A few years ago Dakota and Scott made a little circuit you could ride the motorcycles down the steep hill below the cabin to the sheep road, then back up and through the trees of our empty lot, all the way onto the main road, then back down the driveway. Was a fun little track to ride, if not really sketchy through the trees.
There's the motorcycle track halfway down the mountain (just past the intersection where Grandpa Brown almost creamed us in his truck). No trip to the cabin was complete without a trip to "the track". The grandkids especially love the track because you can just go around and around and around and... you get the idea. There's a big hump in the middle that you can get a little air on, if you like landing flat. The banked turns were always fun to zip around. My friend Cody flipped our yellow four-wheeler on its side trying to do donuts down at the track. He cracked some of the plastics. I (and my Father) were not happy about this.

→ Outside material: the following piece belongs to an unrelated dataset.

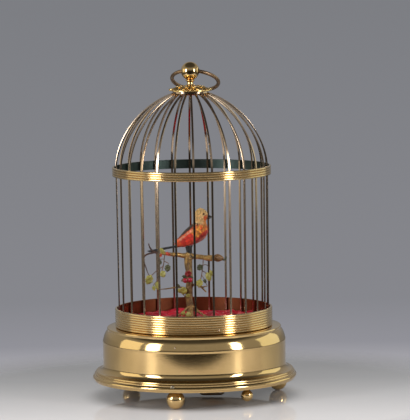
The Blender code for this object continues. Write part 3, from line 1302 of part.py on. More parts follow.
def make_head():
    skull = ball("bird_head", (HEAD_X + 0.2 * MM, 0.0, HEAD_Z), (HEAD_R, HEAD_R, HEAD_RISE), CREAM, 8, 12)
    flat_cut = box("flat_cut", (-10.0 * MM, -12.0 * MM, 120.0 * MM), (20.0 * MM, 12.0 * MM, NECK_Z + SEAT),
                   CREAM)
    skull = cut(skull, flat_cut)
    beak = loft("upper_beak", (((10.6 * MM, 0.0, 141.6 * MM), 1.7 * MM, 2.0 * MM),
                               ((13.2 * MM, 0.0, 141.4 * MM), 1.0 * MM, 1.3 * MM),
                               ((16.0 * MM, 0.0, 140.9 * MM), 0.25 * MM, 0.3 * MM)), CREAM, 8)
    post = tube("post", SPINDLE_R, SPINDLE_BORE, TURN_ARM_Z, NECK_Z + 3.0 * MM, CREAM, (HEAD_X, 0.0), 10)
    slot_x = HEAD_X - HEAD_ARM
    root_x = HEAD_X - SPINDLE_R + 0.1 * MM
    crotch_x = HEAD_X - SPINDLE_R - 0.5 * MM
    end_x = slot_x - 0.9 * MM
    crank = flat("crank", [(root_x, -1.5 * MM), (root_x, 1.5 * MM), (end_x, 1.5 * MM), (end_x, 0.95 * MM),
                           (crotch_x, 0.95 * MM), (crotch_x, -0.95 * MM), (end_x, -0.95 * MM),
                           (end_x, -1.5 * MM)],
                 TURN_ARM_Z, TURN_ARM_T, CREAM)
    skull = join(skull, beak, post, crank)
    channel = rod("channel", SPINDLE_BORE, TURN_ARM_Z - 1.0 * MM, BEAK_PIVOT[1] + 1.6 * MM, CREAM,
                  (HEAD_X, 0.0), 10)
    mouth = box("mouth", (HEAD_X - 0.9 * MM, -1.3 * MM, BEAK_PIVOT[1] - 2.6 * MM),
                (20.0 * MM, 1.3 * MM, BEAK_PIVOT[1] + 1.1 * MM), CREAM)
    heel_room = box("heel_room", (HEAD_X - 0.9 * MM, -1.0 * MM, BEAK_PIVOT[1]),
                    (BEAK_PIVOT[0] - 0.4 * MM, 1.0 * MM, BEAK_PIVOT[1] + 2.5 * MM), CREAM)
    skull = cut(skull, channel, mouth, heel_room)
    set_origin(smooth(skull, 50.0), (HEAD_X, 0.0, HEAD_Z))


def make_beak():
    """The lower beak, whose heel rests over the beak wire."""
    lower = loft("lower_beak", (((10.2 * MM, 0.0, 139.0 * MM), 0.9 * MM, 0.9 * MM),
                                ((12.6 * MM, 0.0, 139.4 * MM), 0.8 * MM, 0.9 * MM),
                                ((15.2 * MM, 0.0, 139.8 * MM), 0.25 * MM, 0.3 * MM)), DARK, 8)
    heel = box("heel", (HEAD_X - 0.5 * MM, -0.5 * MM, BEAK_PIVOT[1] - 0.5 * MM),
               (BEAK_PIVOT[0] + 0.6 * MM, 0.5 * MM, BEAK_PIVOT[1] + 0.1 * MM), DARK)
    set_origin(smooth(join(lower, heel)), (BEAK_PIVOT[0], 0.0, BEAK_PIVOT[1]))


def make_tail():
    feathers = loft("bird_tail", (((-15.6 * MM, 0.0, 118.9 * MM), 1.0 * MM, 1.4 * MM),
                                  ((-20.0 * MM, 0.0, 117.6 * MM), 0.9 * MM, 2.2 * MM),
                                  ((-28.0 * MM, 0.0, 115.4 * MM), 0.7 * MM, 2.4 * MM),
                                  ((-35.6 * MM, 0.0, 113.6 * MM), 0.4 * MM, 1.6 * MM)), DARK, 8)
    arm = wire("arm", [(-16.6 * MM, 0.0, 118.7 * MM), (TAIL_PIVOT[0], 0.0, TAIL_PIVOT[1]),
                       (POST_X, 0.0, 124.0 * MM), (HEAD_X, 0.0, 127.2 * MM)], 0.6 * MM, DARK, 1)
    pivot = rod("pivot", 0.7 * MM, -1.25 * MM, 1.25 * MM, DARK, sides=8)
    pivot.data.transform(Matrix.Translation((TAIL_PIVOT[0], 0.0, TAIL_PIVOT[1])) @
                         Matrix.Rotation(math.radians(90.0), 4, "X"))
    pivot.data.update()
    made = join(feathers, arm, pivot)
    eye = rod("eye", TURN_ROD_R + 0.8 * MM, 120.0 * MM, 127.0 * MM, DARK, POST_AT, 10)
    ring = tube("ring", TURN_ROD_R + 1.15 * MM, TURN_ROD_R + 0.45 * MM, 123.5 * MM, 124.5 * MM, DARK,
                POST_AT, 12)
    made = join(cut(made, eye), ring)
    set_origin(smooth(made), (TAIL_PIVOT[0], 0.0, TAIL_PIVOT[1]))


# Rods from the movement to the bird
LIFT_TUBE_TOP = 123.5 * MM - SEAT
LIFT_EYE_Z = LIFT_PIVOT_Z - 0.5 * MM
LIFT_EYE_T = 1.0 * MM
TURN_LOW_Z = UPPER_TOP + 0.5 * MM
TURN_LOW_T = 1.0 * MM


def make_rods():
    lift = tube("lift_tube", LIFT_TUBE_R, LIFT_TUBE_BORE, LIFT_EYE_Z + LIFT_EYE_T + SEAT, LIFT_TUBE_TOP,
                STEEL, POST_AT, 12)
    smooth(lift)
    turn = rod("turn_rod", TURN_ROD_R, TURN_LOW_Z, TURN_ARM_Z + TURN_ARM_T, STEEL, POST_AT, 8)
    low = flat("low", bar_outline(POST_AT, TURN_PIN, 1.8 * MM), TURN_LOW_Z, TURN_LOW_T, STEEL)
    pin = rod("pin", FOLLOWER_R, TURN_CAM_Z, TURN_LOW_Z + TURN_LOW_T, STEEL, TURN_PIN, 10)
    tip = (POST_X + TURN_ARM, 0.0)
    high = flat("high", bar_outline(POST_AT, (tip[0] - 0.1 * MM, 0.0), 1.0 * MM), TURN_ARM_Z, TURN_ARM_T,
                STEEL)
    set_origin(smooth(join(turn, low, pin, high)), (*POST_AT, 0.0))
    wire_low = 127.2 * MM + 0.6 * MM + SEAT
    wire_top = BEAK_PIVOT[1] - 0.5 * MM - SEAT
    smooth(rod("beak_wire", BEAK_WIRE_R, wire_low, wire_top, STEEL, (HEAD_X, 0.0), 8))


def make_lift_lever():
    eye = tube("lift_lever", 2.2 * MM, TURN_ROD_R + 0.75 * MM, LIFT_EYE_Z, LIFT_EYE_Z + LIFT_EYE_T, STEEL,
               POST_AT, 16)
    arm = box("arm", (POST_X - 0.8 * MM, LIFT_TOE_Y - LIFT_TOE_T, LIFT_PIVOT_Z - 0.9 * MM),
              (POST_X + 0.8 * MM, -1.8 * MM, LIFT_PIVOT_Z + 0.9 * MM), STEEL)
    boss = rod("boss", 1.5 * MM, POST_X - 1.1 * MM, POST_X + 1.1 * MM, STEEL, sides=10)
    axle = rod("axle", ARBOR_R, POST_X + 0.6 * MM, EAR_X + EAR_T + 0.6 * MM, STEEL, sides=8)
    for piece in (boss, axle):
        piece.data.transform(Matrix.Translation((0.0, LIFT_PIVOT_Y, LIFT_PIVOT_Z)) @
                             Matrix.Rotation(math.radians(90.0), 4, "Y"))
        piece.data.update()
    toe = box("toe", (POST_X - 0.8 * MM, LIFT_TOE_Y - LIFT_TOE_T, LIFT_CAM_Z + 0.2 * MM),
              (POST_X + 0.8 * MM, LIFT_TOE_Y, LIFT_PIVOT_Z), STEEL)
    made = join(eye, arm, boss, axle, toe)
    set_origin(smooth(made), (POST_X, LIFT_PIVOT_Y, LIFT_PIVOT_Z))


make_base()
make_bottom_plate()
make_feet()
make_rim_screws()
make_bands()
make_bars()
make_crown()
make_finial()
make_ring()
make_cam_arbor()
make_third_arbor()
make_fly()
make_cams()
make_barrel()
make_winding()
make_click()
make_key()
make_start_lever()
make_stop_arm()
make_plates()
make_deck()
make_cloth()
make_bellows()
make_whistle()
make_pitch_lever()
make_perch()
make_foliage()
make_bird_body()
make_head()
make_beak()
make_tail()
make_rods()
make_lift_lever()
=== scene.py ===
# %% [markdown]
# # Singing bird in a domed brass cage
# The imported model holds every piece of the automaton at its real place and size.
# Each visible piece is modelled again here in more detail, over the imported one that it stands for.
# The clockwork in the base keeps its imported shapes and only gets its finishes.

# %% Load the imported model
import json
import math
import random
import bpy
from mathutils import Matrix, Vector, noise


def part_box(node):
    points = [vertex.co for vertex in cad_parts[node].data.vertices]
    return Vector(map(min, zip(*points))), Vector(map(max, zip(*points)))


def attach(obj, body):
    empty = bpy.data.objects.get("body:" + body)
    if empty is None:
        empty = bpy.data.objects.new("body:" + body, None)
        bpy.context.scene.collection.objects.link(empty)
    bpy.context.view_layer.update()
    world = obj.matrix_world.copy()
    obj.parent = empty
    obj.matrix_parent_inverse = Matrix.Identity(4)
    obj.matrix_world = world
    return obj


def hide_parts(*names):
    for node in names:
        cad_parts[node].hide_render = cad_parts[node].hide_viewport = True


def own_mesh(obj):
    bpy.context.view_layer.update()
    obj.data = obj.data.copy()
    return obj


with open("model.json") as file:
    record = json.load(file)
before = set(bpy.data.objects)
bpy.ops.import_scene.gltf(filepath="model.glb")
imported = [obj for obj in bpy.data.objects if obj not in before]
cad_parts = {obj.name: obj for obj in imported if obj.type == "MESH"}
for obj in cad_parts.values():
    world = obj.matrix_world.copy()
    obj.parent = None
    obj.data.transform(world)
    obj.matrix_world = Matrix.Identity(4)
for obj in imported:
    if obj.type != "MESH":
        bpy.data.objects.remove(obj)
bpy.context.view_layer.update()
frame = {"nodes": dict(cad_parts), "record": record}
nodes = frame["nodes"]
MM = 0.001

# %% [markdown]
# The camera stands two and a half metres in front and a little above, with a long lens.
# Its tilt comes from how round the flange and the bands look, and the slight roll from the stem's lean.

# %% Camera
camera_away = 2.5
camera_height = 0.39498
turned_aside, looks_down, roll = -0.004, 0.0992, -0.015
long_lens = 275.4
bpy.ops.object.camera_add(location=(0.0, -camera_away, camera_height))
camera = bpy.context.object
camera.name = "camera"
tilt = Matrix.Rotation(math.pi / 2 - looks_down, 4, "X") @ Matrix.Rotation(roll, 4, "Z")
camera.rotation_euler = (Matrix.Rotation(turned_aside, 4, "Z") @ tilt).to_euler()
camera.data.lens = long_lens
camera.data.sensor_width = 36.0
camera.data.clip_end = 50.0
bpy.context.scene.camera = camera
bpy.context.scene.view_settings.view_transform = "Standard"
print("camera lens", camera.data.lens)

# %% [markdown]
# Node trees take many links, so a few helpers keep each material short. `feed` puts a number or another
# node's output into a socket, and `sum_up`, `times` and `mix` wrap the nodes used most. `spread` maps a
# range of values to another one.

# %% Helpers for node trees
def feed(tree, value, socket):
    if isinstance(value, bpy.types.NodeSocket):
        tree.links.new(value, socket)
    else:
        socket.default_value = value


def add_node(tree, kind, settings=None, **inputs):
    made = tree.nodes.new("ShaderNode" + kind)
    for key, value in (settings or {}).items():
        setattr(made, key, value)
    for key, value in inputs.items():
        feed(tree, value, made.inputs[key.replace("_", " ")])
    return made


def sum_up(tree, operation, *terms, clamp=False):
    made = tree.nodes.new("ShaderNodeMath")
    made.operation = operation
    made.use_clamp = clamp
    for socket, term in zip(made.inputs, terms):
        feed(tree, term, socket)
    return made.outputs[0]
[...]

The loft at the top of the cabin. Man. If there were ever a place made for kids to go and play. The little ladder hammered together by Grandpa Brown to get up there. The railing to stop us from plummeting to our deaths. I'm sure our mothers thought it was the grossest place you could ever send your kids, with spiderwebs, mouse poop, and just general dust and grime. We didn't care man, that place was the best place for sleepovers at the cabin with cousins. Well, until we got comfortable sleeping out on the deck. But if the weather was bad, definitely the loft was the place to be.

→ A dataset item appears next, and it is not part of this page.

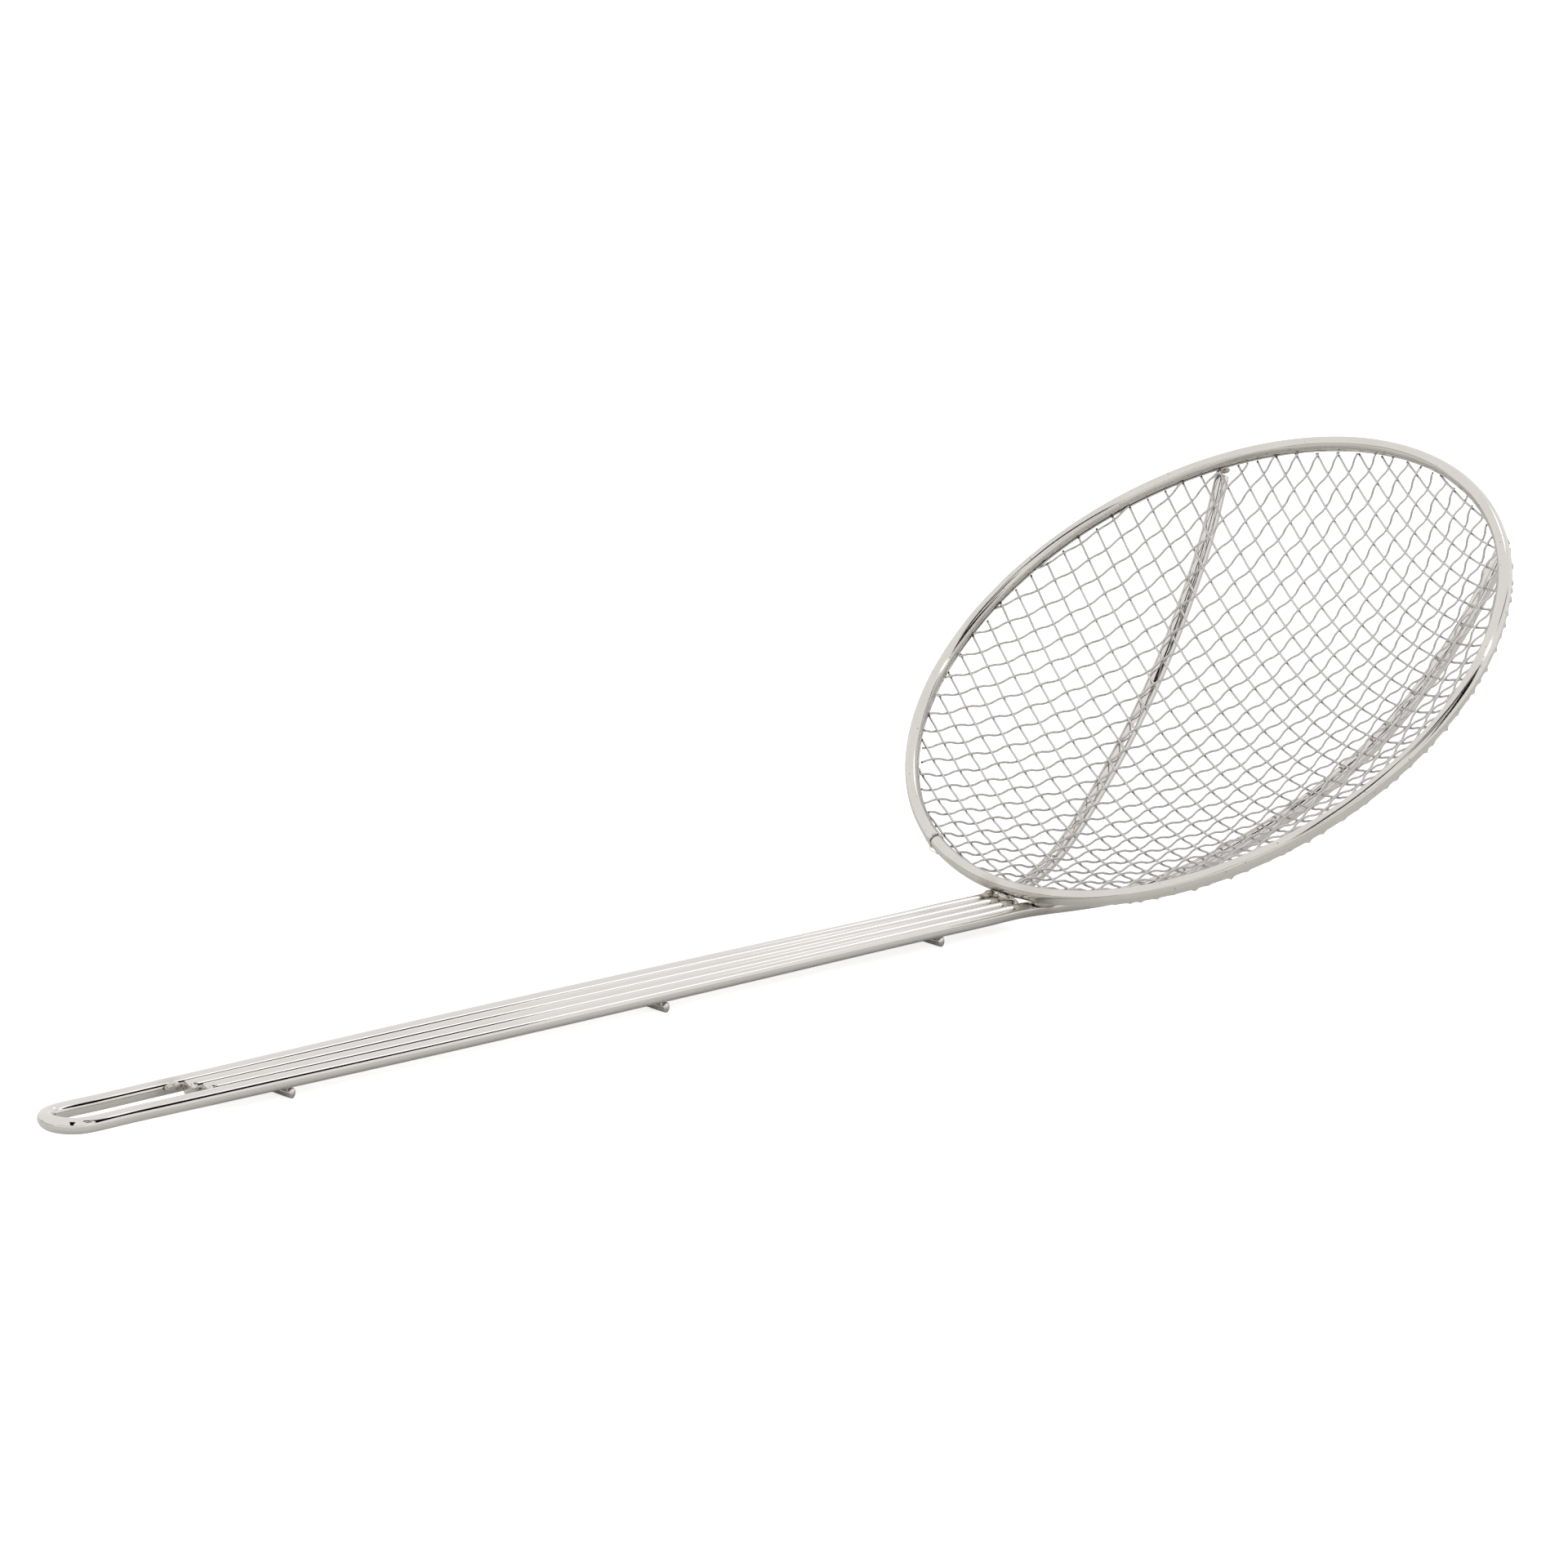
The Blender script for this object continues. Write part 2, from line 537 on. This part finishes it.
def weld(node, seed, outer_half=1.0):
    """The plain bead with the lumps of real weld metal.

    outer_half is what is left of its side away from the bowl, as a share.
    """
    plain_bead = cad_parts[node]
    shape = bmesh.new()
    shape.from_mesh(plain_bead.data)
    shape.transform(plain_bead.matrix_world)
    bmesh.ops.remove_doubles(shape, verts=shape.verts, dist=0.002 * MM)
    shape.normal_update()
    middle = sum((vert.co for vert in shape.verts), Vector()) / len(shape.verts)
    rib_end = math.copysign(math.radians(RIB_END_ANGLE), middle.y)
    outward = Vector(on_rim(rib_end, 1, 0) - to_frame(0, 0, 0))
    for vert in shape.verts:
        at = vert.co / MM
        lump = LUMP_HEIGHT * noise.noise(at * LUMPS_PER_MM + Vector((seed, 0, 0)))
        lump += RIPPLE_HEIGHT * noise.noise(at * RIPPLES_PER_MM)
        vert.co += vert.normal * (lump - BEAD_INSET) * MM
        reach = max(0.0, (vert.co - middle).dot(outward))
        vert.co -= outward * reach * (1 - outer_half)
    mesh = bpy.data.meshes.new(node + "_bead")
    shape.to_mesh(mesh)
    shape.free()
    add_piece(node + "_bead", mesh, weld_metal, [node])


for count, node in enumerate(("weld_leg_far", "weld_leg_near", "weld_inner_rods", "weld_rib_far",
                              "weld_rib_near", "weld_loop_end")):
    # the ribs' beads are flat and hardly seen past the rim
    weld(node, 3.7 * count + 1, FLAT_BEAD if "rib" in node else 1.0)
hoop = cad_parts["rim_hoop"]
hoop.data.materials.clear()
hoop.data.materials.append(hoop_steel)


# Studio
FLOOR_HALF = 6000
FLOOR_COLOUR = "#e9e8e6"
FLOOR_LIFT = 0.75         # the camera sees the floor as white paper, the metal mirrors it a little darker
CARD_BLACK = "#070707"
EDGE_R = 2900             # the studio's dark edges stand this far off


def stage_card(name, corners, hex_colour, lift=0.0):
    """Flat card of the studio; lift brightens it for the camera alone."""
    mesh = bpy.data.meshes.new(name)
    mesh.from_pydata([tuple(c * MM for c in corner) for corner in corners], [], [(0, 1, 2, 3)])
    card = link(name, mesh)
    material, tree = blank(name)
    shader = add(tree, "ShaderNodeBsdfPrincipled",
                 {"Base Color": linear(hex_colour), "Roughness": 0.9, "Specular IOR Level": 0.0,
                  "Emission Color": (1, 1, 1, 1)})
    if lift:
        seen = add(tree, "ShaderNodeLightPath").outputs["Is Camera Ray"]
        glow = add(tree, "ShaderNodeMath", {"operation": "MULTIPLY", 1: lift}, i0=seen).outputs[0]
        tree.links.new(glow, shader.inputs["Emission Strength"])
    add(tree, "ShaderNodeOutputMaterial", Surface=shader.outputs["BSDF"])
    mesh.materials.append(material)


def dark_strip(name, start, end, width, taper=1.0):
    """Long black card: the gap between two soft boxes that bright metal mirrors as a thin line."""
    start, end = Vector(start), Vector(end)
    across = (end - start).cross(start + end).normalized() * width / 2
    corners = [start - across * taper, end - across, end + across, start + across * taper]
    stage_card(name, corners, CARD_BLACK)


def on_edge(degrees, height):
    """A place at the studio's edge."""
    return (EDGE_R * math.cos(math.radians(degrees)), EDGE_R * math.sin(math.radians(degrees)), height)


square = ((-1, -1), (1, -1), (1, 1), (-1, 1))
floor_corners = [(x * FLOOR_HALF, y * FLOOR_HALF, 0) for x, y in square]
stage_card("studio_floor", floor_corners, FLOOR_COLOUR, FLOOR_LIFT)
# each gap stands where the rods, the band or the bowl mirror it toward the camera
dark_strip("soft_box_gap_above", (304, -531, 907), (-33, -330, 980), 320, 0.4)
dark_strip("soft_box_gap_front", (790, -850, 760), (330, -850, 760), 850, 0.3)
dark_strip("soft_box_gap_left", (240, -780, 830), (-40, -740, 830), 200)
dark_strip("camera_side_gap", (-2018, -2051, 1162), (-813, -670, 3035), 740, 0.6)
dark_strip("bowl_side_gap", (640, -330, 560), (900, -200, 500), 60)
for first, last, span, height, width in ((-178, -94, 28, 740, 120), (112, 172, 30, 130, 150)):
    for left in range(first, last, span):
        dark_strip("studio_edge", on_edge(left, height), on_edge(left + span, height), width)

world = bpy.data.worlds.new("studio")
bpy.context.scene.world = world
world.use_nodes = True
world.node_tree.nodes.clear()
sky = add(world.node_tree, "ShaderNodeBackground", {"Color": (1, 1, 1, 1), "Strength": 1.0})
add(world.node_tree, "ShaderNodeOutputWorld", Surface=sky.outputs["Background"])


def soft_box(name, at, size, energy):
    """Lamp that faces the skimmer's middle; its size is in metres."""
    lamp = bpy.data.lights.new(name, "AREA")
    lamp.shape = "RECTANGLE"
    lamp.size, lamp.size_y = size
    lamp.energy = energy
    box = link(name, lamp)
    box.location = Vector(at) * MM
    box.rotation_euler = (-box.location).to_track_quat("-Z", "Y").to_euler()


soft_box("key_soft_box", (1000, 260, 1000), (0.3, 0.2), 0.2)
soft_box("front_soft_box", (700, -560, 880), (0.1, 0.5), 0.15)

# Camera, fitted to the photograph
YAW, PITCH, ROLL = (math.radians(a) for a in (41.6151, 14.7306, 0.8054))
PHOTO_WIDTH_PX = 1920
FOCAL_PX = 10431.07
SENSOR_MM = 36.0
# the rim beside the handle: right, down and ahead of the camera, in rim radii
RIM_FROM_CAMERA = (0.6884, 0.3694, 26.132)


def photo_camera():
    forward = Vector((math.sin(YAW) * math.cos(PITCH), math.cos(YAW) * math.cos(PITCH), -math.sin(PITCH)))
    right = Vector((math.cos(YAW), -math.sin(YAW), 0))
    up = right.cross(forward)
    right, up = (right * math.cos(ROLL) + up * math.sin(ROLL), up * math.cos(ROLL) - right * math.sin(ROLL))
    x, y, z = (c * RIM_R for c in RIM_FROM_CAMERA)
    eye = -(right * x - up * y + forward * z) + Vector((SHIFT_X, 0, HANDLE_Z))
    data = bpy.data.cameras.new("photo_camera")
    data.sensor_width = SENSOR_MM
    data.lens = SENSOR_MM * FOCAL_PX / PHOTO_WIDTH_PX
    data.clip_end = 50
    camera = link("photo_camera", data)
    turn = Matrix((right, up, -forward)).transposed().to_4x4()
    camera.matrix_world = Matrix.Translation(eye * MM) @ turn
    bpy.context.scene.camera = camera


photo_camera()
bpy.context.scene.view_settings.view_transform = "Standard"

One year we showed up after the winter and there was this giant dead bird on the carpet floor of the main room, with a dark blood stain on the old orange BYU surplus carpet, a hole in the window, shards of glass everywhere. We often found dead mice or spiders on the furniture covers, but this was a new high (low?).
One time Scott and I were on the road out of the narrow valley on the hour ride, he was a ways ahead of me, both us flying in 5th gear down this pristine gravel road. A rock flew into my shirt and I just ignored it. Suddenly the rock was moving around and I realized it was a Bee. When I was younger I had a bad allergic reaction to a bee sting, so this sent me into a crazy panic. Pelting down the road at 60 mph and I'm smacking at my chest to kill this bee. A sharp sting and I know I'm a dead man, so I slam on the breaks so that I don't die in a fiery crash, and wait for my heart to stop beating due to the allergic reaction. Of course it doesn't, and after several minutes Scott rides back to see what is going on. I sheepishly describe my moments of terror and we ride on home back to the cabin.
Riding motorcycles with my wife and kids. It's brings unspeakable happiness to share this place I love, the roads and trails, the mountain air, the aspens and pines, the views.
Year after year after year of early April and October trips to the cabin to listen to conference on Grandpa's old radio. The color of the aspens in the fall.
The never-ending toilet saga was... never-ending. You had to get a bucket of water to flush your business down, and sometimes it just didn't work at all. If there was ever a reason not to like the cabin, it was the awkward plumbing situation. Which is why I chose to pee off the end of deck in the black of night.
We did take the liberty of installing a new water heater and plumbing for hot showers, which was better than the icy showers you could take with the portable shower bag. Despite this upgrade I don't think I ever took a hot shower.
Most of these memories are at least partially true. Goodbye Lonesome Pine cabin. What a place to build a lifetime of memories.